Let $G$ be the group defined by $G = \{A \in \mathrm{GL}(2,\Bbb R) \mid A^tA=r^2I, r>0,\det A >0\}.$ Find the Lie algebra of $G$.

Question

Let $G$ be the group defined by $$G = \{A \in \mathrm{GL}(2,\Bbb R) \mid A^tA=r^2I, r>0,\det A >0\}.$$ Find the Lie algebra of $G$.

I've managed to figure out that the elements of $G$ take the form $$A=\begin{pmatrix}a&-b\\ b&a\end{pmatrix}, \ a^2+b^2=r^2$$ by some elementary trigonometry.
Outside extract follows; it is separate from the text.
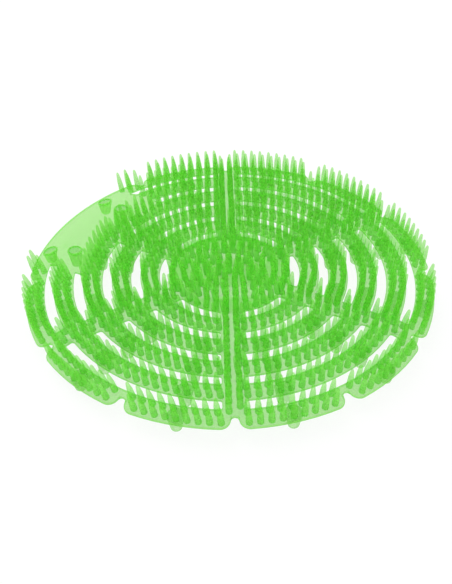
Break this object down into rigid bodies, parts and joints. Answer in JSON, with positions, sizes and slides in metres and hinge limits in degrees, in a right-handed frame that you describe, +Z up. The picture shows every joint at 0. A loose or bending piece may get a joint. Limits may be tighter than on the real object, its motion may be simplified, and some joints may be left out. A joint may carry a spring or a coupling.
{
  "type": "urinal deodorizer screen",
  "caption": "Round soft-plastic mat for a urinal bowl, with short bristles on top, curved drain slots, a notched rim, a bare grip and studs below.",
  "frame": {"origin": "on the axis of the round plate, at the height of the feet's flat ends, on which the screen stands", "axes": "+Z up, out of the plate on the bristle side; -Y towards the spoke and notch at the front of the picture; the bare grip lies at the left and back, 120 degrees round from the front"},
  "size_m": [0.1896, 0.1896, 0.0204],
  "materials": {
    "scented_eva": "soft scented EVA plastic, bright green, translucent where thin, satin"
  },
  "bodies": {
    "root": {"screen": "scented_eva"}
  },
  "joints": []
}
I'm having difficulties figuring out what $T_IG$ should be. If $X \in T_IG$ and $c:(a,b) \to G$ is a smooth path with $c(0)=I$ and $c'(0)=X$, then $c(t) \in G$ and we have two conditions $$c(t)^Tc(t)=r^2I, \ \det c(t)>0.$$

From $\det c(t) >0$ we get that $$\operatorname{tr} X >0$$ so the elements of the diagonal on $X$ should have a positive sum. Can I apply the product rule to $c(t)^Tc(t)=r^2I$? That is $$(c(t)^T)'c(t)+c(t)^Tc'(t)=0?$$ This would give that $X^T+X=0$ i.e. that $X$ is skew-symmetric?

Answer 1

I think you have misunderstood the definition of $G$: $r$ is not a fixed value, but a free parameter (indeed, if $r$ was fixed, it could only be $1$ since $I_2$ must belong to $G$, as a subgroup of $GL_2(\Bbb R)$). From your computation, it appears that $$ G = \left\{\begin{pmatrix} r\cos \theta & -r\sin \theta \\ r\sin \theta & r \cos \theta \end{pmatrix} \mid r \neq 0, \theta \in \Bbb R \right\}. $$ The Lie algebra of $G$ is given by the tangent space at $I_2$. Let $$c(t) = \begin{pmatrix} r(t)\cos \theta(t) & -r(t)\sin \theta(t) \\ r(t)\sin \theta(t) & r(t) \cos \theta(t) \end{pmatrix} = r(t)\begin{pmatrix} \cos \theta(t) & -\sin \theta(t) \\ \sin \theta(t) & \cos \theta(t) \end{pmatrix}$$ be a curve with $c(0) = I_2$, i.e $r(0) = 1$ and $\theta(0) = 0 \pmod 2\pi$. Leibniz rule yields $$ c'(t) = r'(t)\begin{pmatrix} \cos \theta(t) & -\sin \theta(t) \\ \sin \theta(t) & \cos \theta(t) \end{pmatrix} + r(t) \theta'(t) \begin{pmatrix} -\sin \theta(t) & -\cos \theta(t) \\ \cos \theta(t) & -\sin \theta(t) \end{pmatrix} $$ and at $t=0$, this yields $$ c'(0) = r'(0) I_2 + \theta'(0)\begin{pmatrix}0 & -1 \\ 1 & 0 \end{pmatrix}. $$ One then sees that all these tangent vectors at $I_2$ have the form $$ \begin{pmatrix} a & -b \\ b &a \end{pmatrix} $$ for some $a,b \in \Bbb R$, without any further restriction.